The boys carried on in silence but both felt uncomfortable and neither wanted to be the first to suggest that discretion should be the better part of valor and that they should get the hell out of there as quickly as possible.
"So we carried on," Downes explains. "After what seemed like a lifetime - but was probably only about half an hour - the undergrowth began to thin out and before us we could see a rusty three-strand, barbed wire fence. Being the intrepid souls that we were, we didn’t hesitate to clamber over. I tore the seat of my jeans to blazes and was soundly scolded by my Mother when I got home but that is another, and completely irrelevant story.”

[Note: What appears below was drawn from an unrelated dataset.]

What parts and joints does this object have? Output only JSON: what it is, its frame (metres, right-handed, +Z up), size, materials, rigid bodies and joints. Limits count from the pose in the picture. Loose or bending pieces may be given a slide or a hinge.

Jon and Jim set off in what they believed was the right direction for Northam. And although they were undoubtedly intrepid, direction finding was certainly not one of their strong points and they soon became hopelessly lost. And as they went deeper and deeper into the woods the atmosphere became more and more unpleasant. The woods, Jon explained, were not just quiet, but oppressively silent. It was not just the absence of birdsong or insects that was noticeable, but the absence of anything.
Jon and Jim were now running as if their very lives depended on it. Downes recalls the situation succinctly. "We just wanted to get the hell out of these accursed woods. Then it hit us. A stench the like of which I have never encountered before, or since, rolled up towards us through the trees.

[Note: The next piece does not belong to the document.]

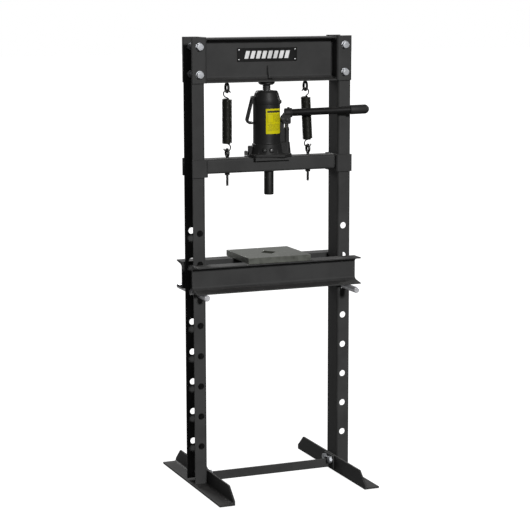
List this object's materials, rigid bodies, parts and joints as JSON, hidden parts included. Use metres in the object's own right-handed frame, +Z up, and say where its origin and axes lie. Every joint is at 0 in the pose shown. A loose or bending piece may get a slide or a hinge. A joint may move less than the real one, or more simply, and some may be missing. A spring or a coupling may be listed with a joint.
{
  "type": "hydraulic shop press",
  "caption": "H-frame hydraulic shop press with a bottle jack on a spring-returned beam, a pinned height-adjustable bed and loose arbor plates.",
  "frame": {"origin": "on the floor, midway between the two uprights and midway between the ends of the feet", "axes": "+Z up, +X to the right as seen from the front, front at -Y"},
  "size_m": [0.5409, 0.49, 1.303],
  "materials": {
    "frame": "satin",
    "zinc": "satin",
    "plate": "satin",
    "spring_steel": "satin",
    "ram_steel": "satin",
    "jack_paint": "satin",
    "polished": "polished",
    "rubber": "matte",
    "label": "gloss",
    "arbor": "satin"
  },
  "bodies": {
    "frame": {"left_upright": "frame", "right_upright": "frame", "left_foot": "frame", "right_foot": "frame", "foot_brace": "frame", "foot_bolts": "zinc", "foot_washers": "zinc", "foot_nuts": "zinc", "head_beam": "frame", "head_left_bracket": "frame", "head_right_bracket": "frame", "head_gussets": "frame", "head_bolts": "zinc", "head_washers": "zinc", "head_nuts": "zinc", "name_plate": "plate", "name_plate_rivets": "zinc", "spring_hangers": "frame", "left_spring": "spring_steel", "right_spring": "spring_steel"},
    "press_beam": {"moving_beam": "frame", "beam_left_bracket": "frame", "beam_right_bracket": "frame", "jack_ledges": "frame", "press_ram": "ram_steel", "beam_eye_bolts": "spring_steel", "eye_bolt_washers": "spring_steel", "eye_bolt_nuts": "spring_steel", "jack_base": "jack_paint", "jack_tank": "jack_paint", "jack_cylinder": "ram_steel", "jack_cap": "jack_paint", "filler_plug": "rubber", "pump_cylinder": "jack_paint", "pump_bracket": "jack_paint", "lever_pivot_pin": "zinc", "carry_handle_lug": "jack_paint", "jack_label": "label"},
    "piston": {"jack_piston": "polished"},
    "screw": {"extension_screw": "ram_steel"},
    "lever": {"pump_lever": "jack_paint"},
    "plunger": {"pump_plunger": "polished", "plunger_pin": "zinc"},
    "handle": {"handle_tube": "jack_paint", "handle_grip": "rubber"},
    "valve": {"release_valve": "zinc"},
    "bail": {"carry_handle": "jack_paint"},
    "bed": {"bed_front_channel": "frame", "bed_rear_channel": "frame", "bed_spacers": "frame"},
    "left_plate": {"left_arbor_plate": "arbor"},
    "right_plate": {"right_arbor_plate": "arbor"},
    "left_pin": {"left_bed_pin": "zinc"},
    "right_pin": {"right_bed_pin": "zinc"}
  },
  "joints": [
    {"name": "press_beam_slide", "type": "slide", "parent": "frame", "child": "press_beam", "axis": [0, 0, -1], "range_m": [0, 0.12], "stiffness_N_per_m": 1600, "springref_m": -0.16, "deforming": ["left_spring", "right_spring"]},
    {"name": "jack_piston_slide", "type": "slide", "parent": "press_beam", "child": "piston", "axis": [0, 0, 1], "range_m": [0, 0.12]},
    {"name": "extension_screw_slide", "type": "slide", "parent": "piston", "child": "screw", "axis": [0, 0, 1], "range_m": [-0.014, 0]},
    {"name": "pump_lever_pivot", "type": "hinge", "parent": "press_beam", "child": "lever", "pos_m": [0.04015, -0.01178, 1.064], "axis": [-0.2588, -0.9659, 0], "range_deg": [-20, 20]},
    {"name": "pump_plunger_slide", "type": "slide", "parent": "press_beam", "child": "plunger", "axis": [0, 0, 1], "range_m": [-0.0046, 0.0046]},
    {"name": "handle_pull", "type": "slide", "parent": "lever", "child": "handle", "axis": [0.9653, -0.2586, 0.0366], "range_m": [0, 0.06]},
    {"name": "release_valve_turn", "type": "hinge", "parent": "press_beam", "child": "valve", "pos_m": [-0.05693, 0.01423, 0.9675], "axis": [0.9659, -0.2588, 0], "range_deg": [0, 270]},
    {"name": "carry_handle_hinge", "type": "hinge", "parent": "press_beam", "child": "bail", "pos_m": [-0.04369, 0.01069, 1.128], "axis": [0.2588, 0.9659, 0], "range_deg": [0, 110]},
    {"name": "bed_lift", "type": "slide", "parent": "frame", "child": "bed", "axis": [0, 0, 1], "range_m": [0, 0.045]},
    {"name": "left_plate_slide", "type": "slide", "parent": "bed", "child": "left_plate", "axis": [-1, 0, 0], "range_m": [0, 0.09]},
    {"name": "right_plate_slide", "type": "slide", "parent": "bed", "child": "right_plate", "axis": [1, 0, 0], "range_m": [0, 0.09]},
    {"name": "left_pin_slide", "type": "slide", "parent": "frame", "child": "left_pin", "axis": [0, -1, 0], "range_m": [0, 0.235]},
    {"name": "right_pin_slide", "type": "slide", "parent": "frame", "child": "right_pin", "axis": [0, -1, 0], "range_m": [0, 0.17]}
  ],
  "couplings": [
    {"joint": "jack_piston_slide", "follows": "press_beam_slide", "ratio": 1},
    {"joint": "pump_plunger_slide", "follows": "pump_lever_pivot", "m_per_rad": 0.013}
  ]
}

"Now, I have examined dead animals in the tropics where corpses are reduced to a putrefying mess within hours. I have observed a human autopsy and have conducted dissections of creatures ranging from a woodlouse to a bottle nosed dolphin. I have seen quite a few dead humans, some in particularly unpleasant conditions. On one occasion I even attempted mouth-to-mouth resuscitation on a corpse that had drowned on its own vomit. I am not a squeamish man, and I was an even less squeamish youth. But this smell was the most disgusting that I have ever encountered."
Then suddenly there it was, added Jon: a dead roebuck. Its head was caught in a barbed-wire fence and its tortured body lay splayed out behind it, bloated with putrefaction and with its intestines spread out beside it.
Downes states: "In the half-light we could see an amorphous shadow of what appeared to be an enormous black predatory creature crouching over the carcass of the roebuck. If you looked at it directly there was nothing to see, but out of the corners of our eyes it was clearly visible. That was just too much for us. We were explorers no longer and ran like hell until we finally found ourselves on the cliff path that traverses the long journey between Abbotsham and Westward Ho.”
He concludes: "To this day I am convinced that we encountered the Abbotsham werewolf."
Nick Redfern is the author of many books on strange creatures. His latest book, Science Fiction Secrets, has just been published by Anomalist Books.
Well, that does it. If there is a werewolf somewhere in England, then as an American, I'm never going back to London. I don't wanna turn that movie into a documentary dammit.